How many consecutive failures must occur before the circuit opens. Choose based on your tolerance for downstream impact:

  • Mission-critical tools (payments, auth): 2–3
  • General tools (search, data enrichment): 5–10
  • Idempotent read-only tools (cache reads): 10–20

recovery_timeout

How long the circuit stays OPEN before allowing a probe call. Choose based on how long the downstream service typically takes to recover:

  • Fast services (microservices, databases): 30–60s
  • Slow services (external APIs with incident response): 120–300s
  • Unreliable services: 300–600s

success_threshold

How many consecutive successes in HALF_OPEN are required to close the circuit. Setting this > 1 provides extra confidence that recovery is stable:

CircuitBreakerConfig(
    failure_threshold=5,
    recovery_timeout=60,
    success_threshold=3,  # Require 3 successful probes before declaring recovery
)

on_open

What happens when a call arrives at an OPEN circuit:

from agentguard.core.types import GuardAction

# Default: raise CircuitOpenError immediately
on_open=GuardAction.BLOCK

# Log a warning and return None (agent continues with degraded behaviour)
on_open=GuardAction.WARN

# Silently record the block, return None
on_open=GuardAction.LOG

Handling CircuitOpenError

from agentguard.core.types import CircuitOpenError

try:
    result = call_payment_api(99.99, "tok_visa")
except CircuitOpenError as e:
    print(f"Circuit is open — {e.recovery_in:.0f}s until next probe")
    # Fall back to a queued payment approach, or return an error to the user
    return {"status": "deferred", "retry_after": e.recovery_in}

Checking Circuit State

from agentguard.core.registry import global_registry

reg = global_registry.get("call_payment_api")
if reg and reg.circuit_breaker:
    cb = reg.circuit_breaker
    print(f"State: {cb.state}")
    print(f"Failures: {cb.failure_count}")
    print(f"Successes: {cb.success_count}")

When to Use Each Pattern

Use circuit breakers for:

  • External HTTP APIs (payment processors, data providers, authentication services)
  • Database connections (especially external managed databases)
  • Message queue connections
  • Any tool that depends on an external service with its own uptime

Don't use circuit breakers for:

  • In-memory operations (list comprehensions, local computation)
  • Tools that fail by design for certain inputs (validation functions)
  • Tools where you always want to see the error (logging, alerting)

Common Patterns

Graceful degradation with fallback

from agentguard import guard, CircuitBreaker
from agentguard.core.types import CircuitOpenError

@guard(circuit_breaker=CircuitBreaker(failure_threshold=3, recovery_timeout=30).config)
def live_stock_price(ticker: str) -> dict:
    import requests
    return requests.get(f"https://api.market.com/price/{ticker}").json()

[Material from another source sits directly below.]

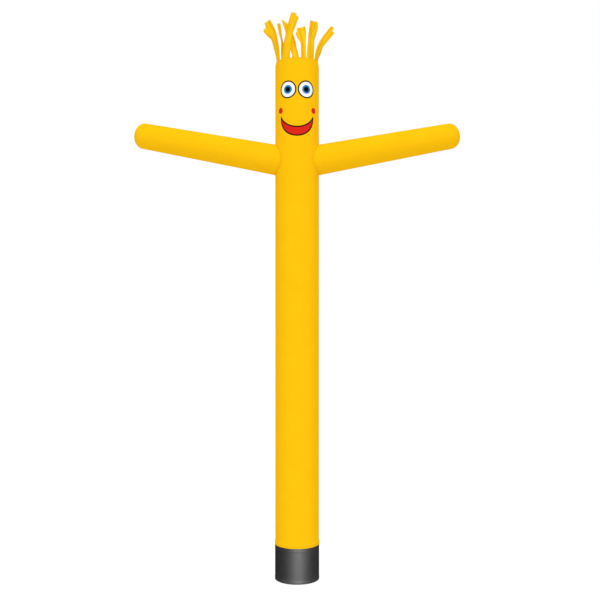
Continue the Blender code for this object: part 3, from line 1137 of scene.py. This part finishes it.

def get_stock_price(ticker: str) -> dict:
    """Get stock price with fallback to cached data."""
    try:
        return live_stock_price(ticker)
    except CircuitOpenError:
        # Serve cached data while the circuit is open
        return cache.get(f"price:{ticker}") or {"ticker": ticker, "price": "unavailable"}

Different thresholds per criticality

from agentguard.core.types import CircuitBreakerConfig

# Critical financial tool — open fast, recover carefully
payment_cb = CircuitBreakerConfig(
    failure_threshold=2,
    recovery_timeout=120,
    success_threshold=3,
)

# Non-critical search tool — more tolerant
search_cb = CircuitBreakerConfig(
    failure_threshold=10,
    recovery_timeout=30,
    success_threshold=1,
)

Monitoring circuit state across all tools

from agentguard.core.registry import global_registry

def health_check() -> dict:
    """Return circuit breaker status for all registered tools."""
    status = {}
    for name, reg in global_registry.all().items():
        if reg.circuit_breaker:
            status[name] = {
                "state": reg.circuit_breaker.state.value,
                "failures": reg.circuit_breaker.failure_count,
            }
    return status

Troubleshooting

Circuit opens too quickly

Increase failure_threshold or add max_retries so transient errors are handled before counting toward the circuit:

@guard(
    max_retries=2,                                          # Retry before counting as failure
    circuit_breaker=CircuitBreaker(failure_threshold=5).config,
)
def my_tool(): ...

Circuit never recovers

Check that your service is actually recovering. A HALF_OPEN probe that fails resets the circuit back to OPEN with a fresh recovery_timeout. If your service is still down, the circuit stays open.

CircuitOpenError not caught by outer retry logic

CircuitOpenError is deliberately not retryable — there's no point retrying immediately when the circuit is open. Handle it explicitly and return a fallback response or re-raise with a user-friendly message.